- Aim -
For this exercise, return only the lines from the line containing "obj.parent = rigid_bodies[body]" through the line containing "return Wire(self, made.outputs[output])", both ends included, exactly as they are.

- Data -
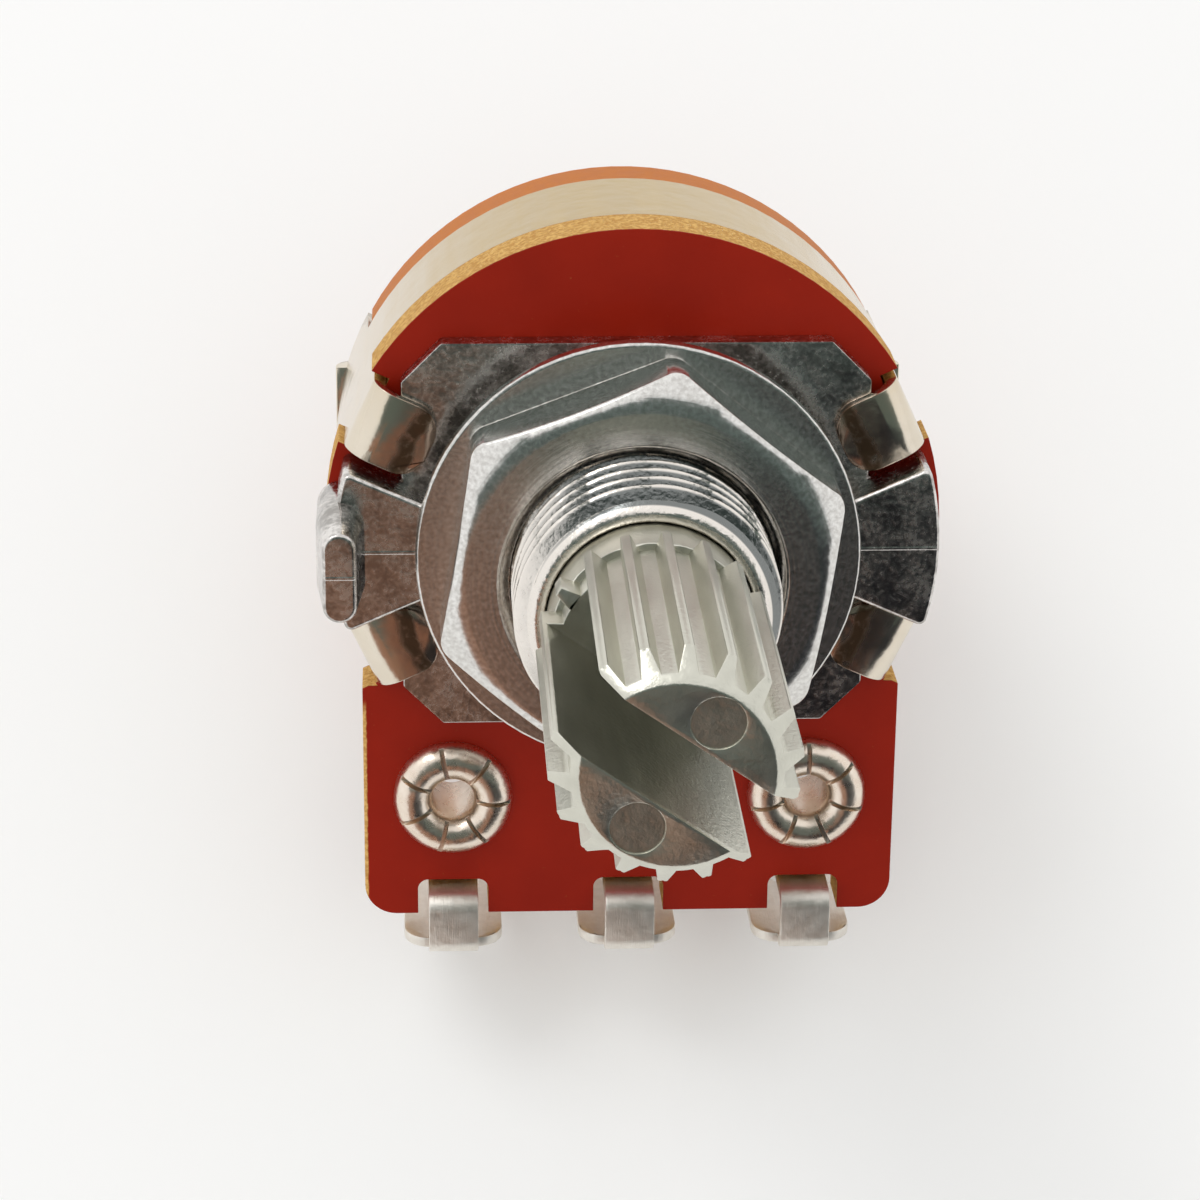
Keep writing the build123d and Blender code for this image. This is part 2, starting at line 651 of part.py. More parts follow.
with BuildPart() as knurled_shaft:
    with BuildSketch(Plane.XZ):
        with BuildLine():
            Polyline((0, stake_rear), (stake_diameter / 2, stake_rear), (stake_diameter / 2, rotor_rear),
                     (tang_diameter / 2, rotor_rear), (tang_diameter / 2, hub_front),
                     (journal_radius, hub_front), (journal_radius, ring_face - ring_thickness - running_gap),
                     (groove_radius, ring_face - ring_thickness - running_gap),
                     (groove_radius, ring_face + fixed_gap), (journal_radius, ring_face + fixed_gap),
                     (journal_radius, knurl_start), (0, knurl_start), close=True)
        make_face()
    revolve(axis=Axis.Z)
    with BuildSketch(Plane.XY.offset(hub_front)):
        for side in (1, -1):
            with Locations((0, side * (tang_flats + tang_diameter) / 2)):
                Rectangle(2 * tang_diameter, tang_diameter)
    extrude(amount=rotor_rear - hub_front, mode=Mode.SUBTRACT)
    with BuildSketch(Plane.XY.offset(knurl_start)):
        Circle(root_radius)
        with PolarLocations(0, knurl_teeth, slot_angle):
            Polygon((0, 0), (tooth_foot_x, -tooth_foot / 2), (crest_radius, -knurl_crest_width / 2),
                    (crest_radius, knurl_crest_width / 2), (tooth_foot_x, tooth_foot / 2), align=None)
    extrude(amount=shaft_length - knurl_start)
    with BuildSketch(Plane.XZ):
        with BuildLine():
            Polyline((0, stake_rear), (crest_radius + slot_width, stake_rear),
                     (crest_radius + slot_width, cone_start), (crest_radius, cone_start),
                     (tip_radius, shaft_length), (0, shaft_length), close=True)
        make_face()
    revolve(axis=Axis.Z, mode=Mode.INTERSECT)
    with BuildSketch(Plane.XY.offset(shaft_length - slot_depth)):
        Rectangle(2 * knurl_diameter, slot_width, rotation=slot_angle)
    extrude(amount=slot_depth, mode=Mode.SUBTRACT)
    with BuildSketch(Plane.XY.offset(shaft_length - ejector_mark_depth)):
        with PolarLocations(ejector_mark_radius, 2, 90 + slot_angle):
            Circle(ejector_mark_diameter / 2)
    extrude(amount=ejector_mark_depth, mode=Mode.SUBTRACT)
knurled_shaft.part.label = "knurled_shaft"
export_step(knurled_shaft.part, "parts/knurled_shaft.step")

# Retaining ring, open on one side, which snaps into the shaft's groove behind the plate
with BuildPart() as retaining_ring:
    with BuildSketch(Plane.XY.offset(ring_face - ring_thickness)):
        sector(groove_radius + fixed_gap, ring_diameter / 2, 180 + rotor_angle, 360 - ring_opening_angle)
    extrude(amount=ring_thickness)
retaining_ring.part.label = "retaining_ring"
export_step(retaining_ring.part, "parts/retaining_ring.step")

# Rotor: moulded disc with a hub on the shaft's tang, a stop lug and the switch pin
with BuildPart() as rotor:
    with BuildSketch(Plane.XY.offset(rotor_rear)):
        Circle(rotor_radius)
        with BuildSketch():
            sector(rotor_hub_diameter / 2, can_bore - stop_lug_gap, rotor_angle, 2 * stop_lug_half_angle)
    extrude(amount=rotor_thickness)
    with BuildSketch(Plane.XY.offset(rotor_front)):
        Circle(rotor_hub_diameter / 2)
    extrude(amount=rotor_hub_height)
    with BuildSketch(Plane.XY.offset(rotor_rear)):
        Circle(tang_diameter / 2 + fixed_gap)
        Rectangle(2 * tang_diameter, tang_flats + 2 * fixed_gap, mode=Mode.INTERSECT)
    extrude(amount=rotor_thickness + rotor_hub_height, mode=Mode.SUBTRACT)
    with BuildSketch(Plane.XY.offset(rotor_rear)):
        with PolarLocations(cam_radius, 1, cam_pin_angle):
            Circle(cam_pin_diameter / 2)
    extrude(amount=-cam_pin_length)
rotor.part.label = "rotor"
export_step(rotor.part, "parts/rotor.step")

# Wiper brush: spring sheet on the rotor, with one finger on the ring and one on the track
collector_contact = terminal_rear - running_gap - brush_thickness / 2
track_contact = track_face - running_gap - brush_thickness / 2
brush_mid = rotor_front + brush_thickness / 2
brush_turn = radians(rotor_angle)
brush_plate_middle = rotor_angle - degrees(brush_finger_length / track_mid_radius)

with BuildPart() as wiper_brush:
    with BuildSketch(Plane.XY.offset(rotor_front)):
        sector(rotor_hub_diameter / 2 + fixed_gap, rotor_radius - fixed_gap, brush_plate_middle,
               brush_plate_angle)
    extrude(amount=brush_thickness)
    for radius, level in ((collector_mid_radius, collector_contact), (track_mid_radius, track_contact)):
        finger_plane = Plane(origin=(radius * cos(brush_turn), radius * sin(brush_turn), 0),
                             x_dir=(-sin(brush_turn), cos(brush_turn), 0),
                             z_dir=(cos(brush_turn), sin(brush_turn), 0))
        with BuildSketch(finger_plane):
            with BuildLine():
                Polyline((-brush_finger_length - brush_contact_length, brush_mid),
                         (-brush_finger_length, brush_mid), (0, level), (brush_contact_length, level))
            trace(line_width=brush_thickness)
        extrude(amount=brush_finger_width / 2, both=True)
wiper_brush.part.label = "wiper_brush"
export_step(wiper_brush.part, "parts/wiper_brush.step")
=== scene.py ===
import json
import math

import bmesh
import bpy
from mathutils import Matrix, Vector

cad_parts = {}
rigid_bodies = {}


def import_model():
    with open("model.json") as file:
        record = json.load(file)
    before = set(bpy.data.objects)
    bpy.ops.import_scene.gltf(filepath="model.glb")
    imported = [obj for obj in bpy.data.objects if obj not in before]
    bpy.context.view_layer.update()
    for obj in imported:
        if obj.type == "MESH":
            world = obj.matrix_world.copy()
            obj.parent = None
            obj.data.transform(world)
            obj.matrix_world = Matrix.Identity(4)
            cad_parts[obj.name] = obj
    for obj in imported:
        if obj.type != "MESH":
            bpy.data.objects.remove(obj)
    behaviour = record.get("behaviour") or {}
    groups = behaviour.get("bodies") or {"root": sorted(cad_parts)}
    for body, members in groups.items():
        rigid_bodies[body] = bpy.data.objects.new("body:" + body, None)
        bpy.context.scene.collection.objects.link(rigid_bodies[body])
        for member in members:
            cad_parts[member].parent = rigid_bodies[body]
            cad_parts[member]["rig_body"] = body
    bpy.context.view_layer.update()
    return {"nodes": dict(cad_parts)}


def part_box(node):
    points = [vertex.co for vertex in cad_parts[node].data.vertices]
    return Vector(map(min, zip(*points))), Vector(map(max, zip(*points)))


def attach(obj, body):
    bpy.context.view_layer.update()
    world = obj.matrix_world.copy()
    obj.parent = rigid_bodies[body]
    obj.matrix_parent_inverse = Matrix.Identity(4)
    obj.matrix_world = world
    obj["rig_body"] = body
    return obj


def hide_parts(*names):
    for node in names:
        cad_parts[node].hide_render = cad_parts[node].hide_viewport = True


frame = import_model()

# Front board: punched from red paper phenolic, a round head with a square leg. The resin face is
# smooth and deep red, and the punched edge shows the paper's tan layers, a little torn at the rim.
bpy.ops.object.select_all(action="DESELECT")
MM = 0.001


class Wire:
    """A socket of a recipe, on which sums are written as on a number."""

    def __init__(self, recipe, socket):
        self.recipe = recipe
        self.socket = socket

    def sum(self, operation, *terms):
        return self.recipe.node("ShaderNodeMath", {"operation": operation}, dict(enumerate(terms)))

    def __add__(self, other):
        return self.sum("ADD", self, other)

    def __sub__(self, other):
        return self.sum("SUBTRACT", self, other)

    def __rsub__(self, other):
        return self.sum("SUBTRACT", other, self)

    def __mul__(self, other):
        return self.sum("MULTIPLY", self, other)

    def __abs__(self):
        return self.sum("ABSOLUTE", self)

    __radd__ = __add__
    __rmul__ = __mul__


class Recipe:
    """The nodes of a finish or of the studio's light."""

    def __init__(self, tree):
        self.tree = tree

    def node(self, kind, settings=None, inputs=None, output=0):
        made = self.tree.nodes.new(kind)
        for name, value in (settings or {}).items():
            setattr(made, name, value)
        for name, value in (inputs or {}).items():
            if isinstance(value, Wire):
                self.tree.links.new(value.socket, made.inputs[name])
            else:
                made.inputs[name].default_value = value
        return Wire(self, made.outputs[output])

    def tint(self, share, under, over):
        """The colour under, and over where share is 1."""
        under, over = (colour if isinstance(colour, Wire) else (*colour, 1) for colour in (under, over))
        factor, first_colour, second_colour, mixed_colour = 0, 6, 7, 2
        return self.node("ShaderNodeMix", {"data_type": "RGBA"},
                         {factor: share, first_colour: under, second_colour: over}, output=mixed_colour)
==
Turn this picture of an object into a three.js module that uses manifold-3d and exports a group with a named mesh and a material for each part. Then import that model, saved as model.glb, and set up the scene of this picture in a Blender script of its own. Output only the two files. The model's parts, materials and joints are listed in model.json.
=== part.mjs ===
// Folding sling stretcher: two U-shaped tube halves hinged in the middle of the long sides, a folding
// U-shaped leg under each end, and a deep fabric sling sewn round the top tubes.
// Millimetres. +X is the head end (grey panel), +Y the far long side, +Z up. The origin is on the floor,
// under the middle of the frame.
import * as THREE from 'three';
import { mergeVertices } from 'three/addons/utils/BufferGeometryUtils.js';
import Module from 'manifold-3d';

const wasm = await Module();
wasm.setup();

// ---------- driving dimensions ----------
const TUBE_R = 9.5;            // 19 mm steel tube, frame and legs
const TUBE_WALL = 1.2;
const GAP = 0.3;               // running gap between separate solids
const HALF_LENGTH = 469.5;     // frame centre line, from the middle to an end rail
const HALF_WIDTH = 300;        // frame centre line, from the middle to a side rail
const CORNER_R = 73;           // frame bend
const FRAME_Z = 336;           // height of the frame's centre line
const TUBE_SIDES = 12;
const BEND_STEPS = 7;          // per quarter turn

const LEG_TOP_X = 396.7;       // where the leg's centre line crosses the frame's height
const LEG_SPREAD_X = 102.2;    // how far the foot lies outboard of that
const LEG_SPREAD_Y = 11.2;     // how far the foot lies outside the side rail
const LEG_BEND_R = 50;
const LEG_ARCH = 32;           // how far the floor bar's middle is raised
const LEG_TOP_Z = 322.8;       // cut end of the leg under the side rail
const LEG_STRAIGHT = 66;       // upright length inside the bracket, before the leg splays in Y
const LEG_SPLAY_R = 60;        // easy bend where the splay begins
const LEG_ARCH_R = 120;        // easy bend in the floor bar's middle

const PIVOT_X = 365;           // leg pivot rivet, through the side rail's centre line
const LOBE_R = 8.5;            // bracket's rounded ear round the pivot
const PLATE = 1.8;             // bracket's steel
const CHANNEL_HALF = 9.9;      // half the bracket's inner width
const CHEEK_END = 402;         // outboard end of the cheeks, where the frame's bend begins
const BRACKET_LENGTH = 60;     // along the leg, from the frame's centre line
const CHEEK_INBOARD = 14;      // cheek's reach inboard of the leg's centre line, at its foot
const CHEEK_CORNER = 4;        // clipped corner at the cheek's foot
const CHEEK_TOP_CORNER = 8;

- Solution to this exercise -
    obj.parent = rigid_bodies[body]
    obj.matrix_parent_inverse = Matrix.Identity(4)
    obj.matrix_world = world
    obj["rig_body"] = body
    return obj


def hide_parts(*names):
    for node in names:
        cad_parts[node].hide_render = cad_parts[node].hide_viewport = True


frame = import_model()

# Front board: punched from red paper phenolic, a round head with a square leg. The resin face is
# smooth and deep red, and the punched edge shows the paper's tan layers, a little torn at the rim.
bpy.ops.object.select_all(action="DESELECT")
MM = 0.001


class Wire:
    """A socket of a recipe, on which sums are written as on a number."""

    def __init__(self, recipe, socket):
        self.recipe = recipe
        self.socket = socket

    def sum(self, operation, *terms):
        return self.recipe.node("ShaderNodeMath", {"operation": operation}, dict(enumerate(terms)))

    def __add__(self, other):
        return self.sum("ADD", self, other)

    def __sub__(self, other):
        return self.sum("SUBTRACT", self, other)

    def __rsub__(self, other):
        return self.sum("SUBTRACT", other, self)

    def __mul__(self, other):
        return self.sum("MULTIPLY", self, other)

    def __abs__(self):
        return self.sum("ABSOLUTE", self)

    __radd__ = __add__
    __rmul__ = __mul__


class Recipe:
    """The nodes of a finish or of the studio's light."""

    def __init__(self, tree):
        self.tree = tree

    def node(self, kind, settings=None, inputs=None, output=0):
        made = self.tree.nodes.new(kind)
        for name, value in (settings or {}).items():
            setattr(made, name, value)
        for name, value in (inputs or {}).items():
            if isinstance(value, Wire):
                self.tree.links.new(value.socket, made.inputs[name])
            else:
                made.inputs[name].default_value = value
        return Wire(self, made.outputs[output])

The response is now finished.